**Task:**
Repeat the lines of the data that follow, please, starting at the first and stopping after the one with "bpy.context.scene.collection.objects.link(made)".

**Data block:**
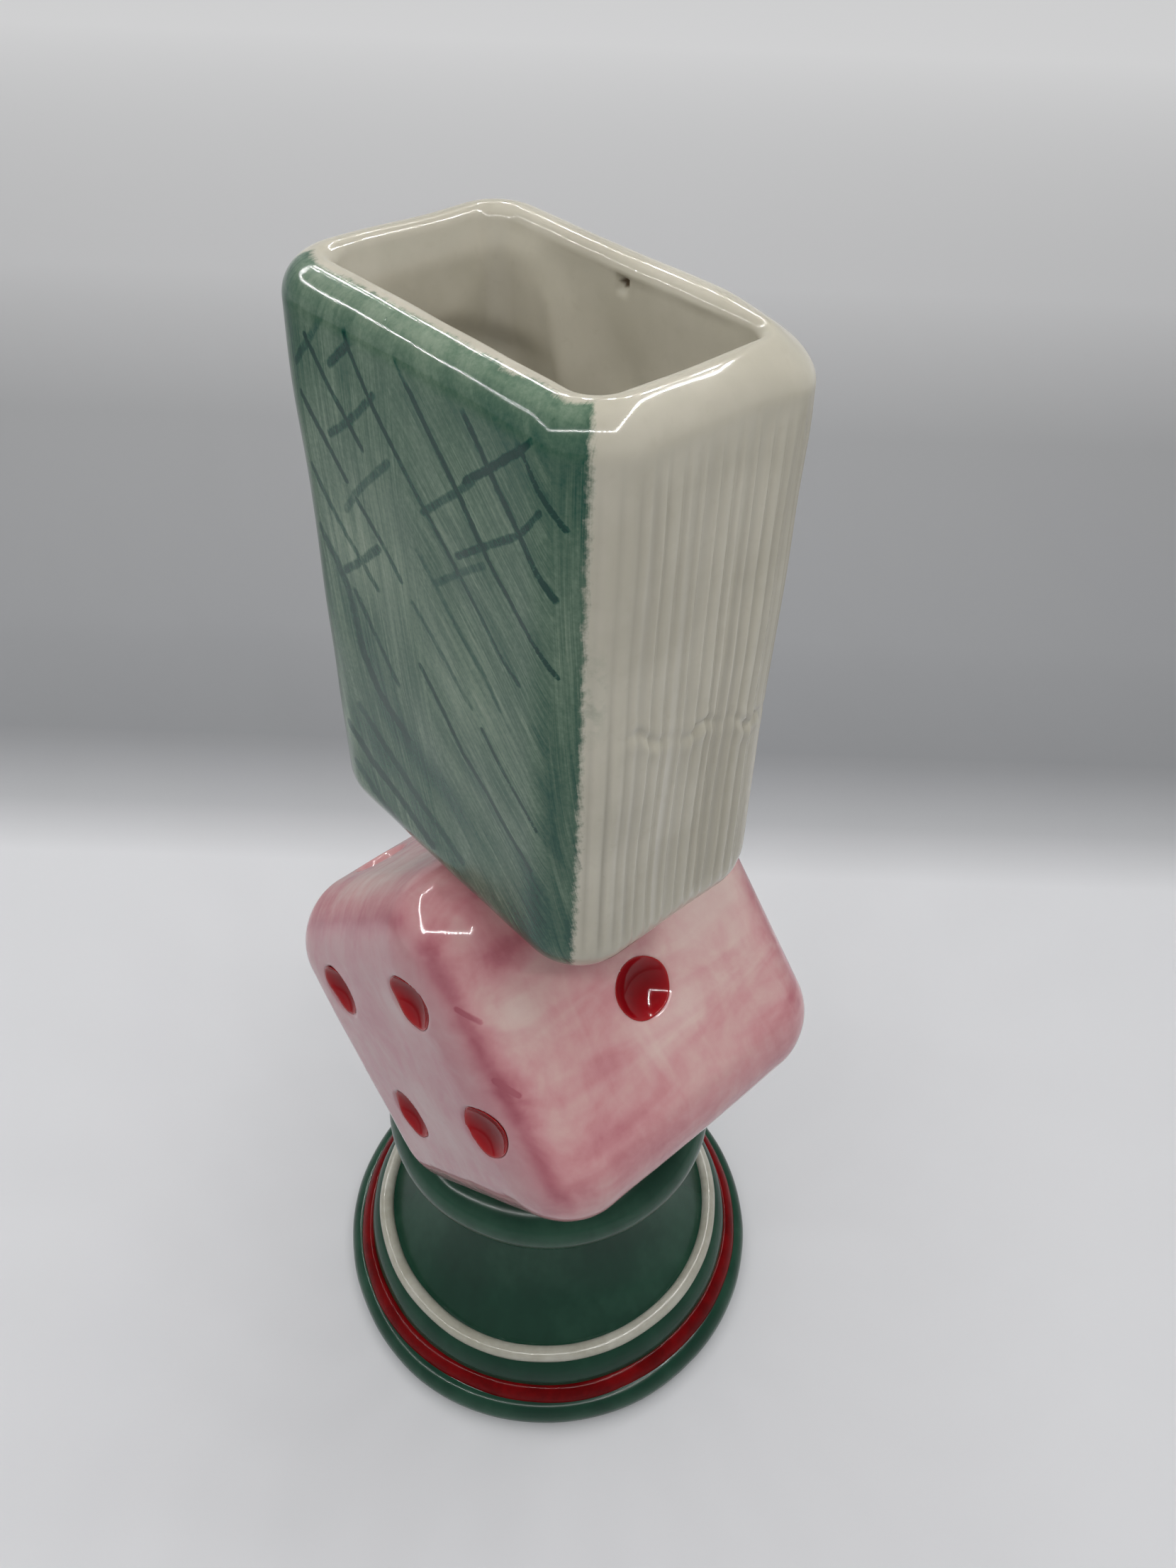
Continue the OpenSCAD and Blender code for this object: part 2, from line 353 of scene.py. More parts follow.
def lamp_frame(name, centre, half, count, power, size, shines):
    """Small lamps along the four sides of a level rectangle; they light the glaze or show in it, not both."""
    middle = Vector((*centre, LAMP_HEIGHT))
    corners = [middle + AWAY * a * half[0] + SIDEWAYS * b * half[1]
               for a, b in ((-1, -1), (-1, 1), (1, 1), (1, -1))]
    data = bpy.data.lights.new(name, "AREA")
    data.size = size
    data.energy = power
    data.color = LIGHT_TONE
    for side in range(4):
        start, end = corners[side], corners[(side + 1) % 4]
        for step in range(count):
            made = bpy.data.objects.new(name, data)
            made.location = start.lerp(end, step / count)
            made.visible_camera = False
            made.visible_glossy = shines
            made.visible_diffuse = not shines
            bpy.context.scene.collection.objects.link(made)


def make_lights():
    """Soft light from overhead, a frame of beads that shows in the glaze, and a surround paler low down."""
    lamp_frame("soft_lamp", **SOFT)
    lamp_frame("bead_lamp", **BEADS)
    world = bpy.data.worlds.new("surround")
    world.use_nodes = True
    tree = world.node_tree
    place = tree.nodes.new("ShaderNodeTexCoord")
    split = tree.nodes.new("ShaderNodeSeparateXYZ")
    tone = tree.nodes.new("ShaderNodeValToRGB")
    tree.links.new(place.outputs["Generated"], split.inputs[0])
    tree.links.new(split.outputs["Z"], tone.inputs["Fac"])
    tree.links.new(tone.outputs["Color"], tree.nodes["Background"].inputs["Color"])
    tone.color_ramp.elements[0].color = (0.97, 0.985, 1.0, 1)
    tone.color_ramp.elements[0].position = 0.1
    tone.color_ramp.elements[1].color = (0.30, 0.305, 0.31, 1)
    tone.color_ramp.elements[1].position = 0.85
    tree.nodes["Background"].inputs["Strength"].default_value = SKY_STRENGTH
    bpy.context.scene.world = world
    bpy.context.scene.view_settings.view_transform = "Standard"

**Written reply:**
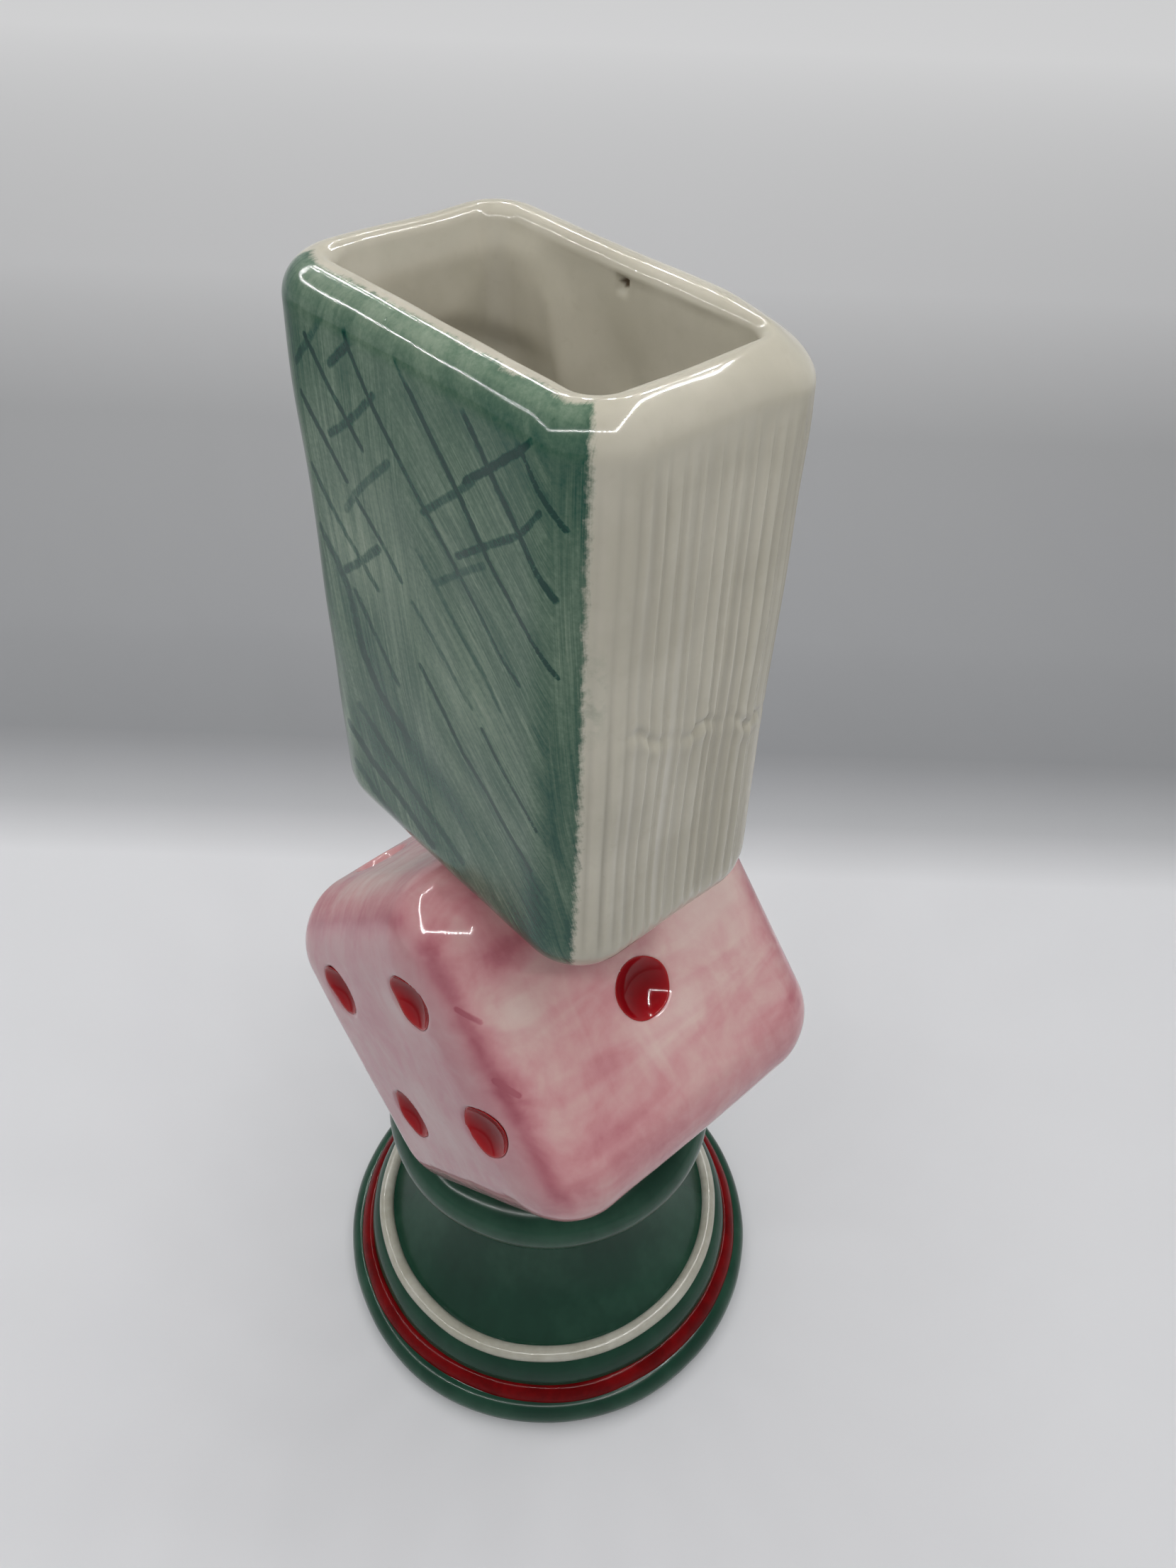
Continue the OpenSCAD and Blender code for this object: part 2, from line 353 of scene.py. More parts follow.
def lamp_frame(name, centre, half, count, power, size, shines):
    """Small lamps along the four sides of a level rectangle; they light the glaze or show in it, not both."""
    middle = Vector((*centre, LAMP_HEIGHT))
    corners = [middle + AWAY * a * half[0] + SIDEWAYS * b * half[1]
               for a, b in ((-1, -1), (-1, 1), (1, 1), (1, -1))]
    data = bpy.data.lights.new(name, "AREA")
    data.size = size
    data.energy = power
    data.color = LIGHT_TONE
    for side in range(4):
        start, end = corners[side], corners[(side + 1) % 4]
        for step in range(count):
            made = bpy.data.objects.new(name, data)
            made.location = start.lerp(end, step / count)
            made.visible_camera = False
            made.visible_glossy = shines
            made.visible_diffuse = not shines
            bpy.context.scene.collection.objects.link(made)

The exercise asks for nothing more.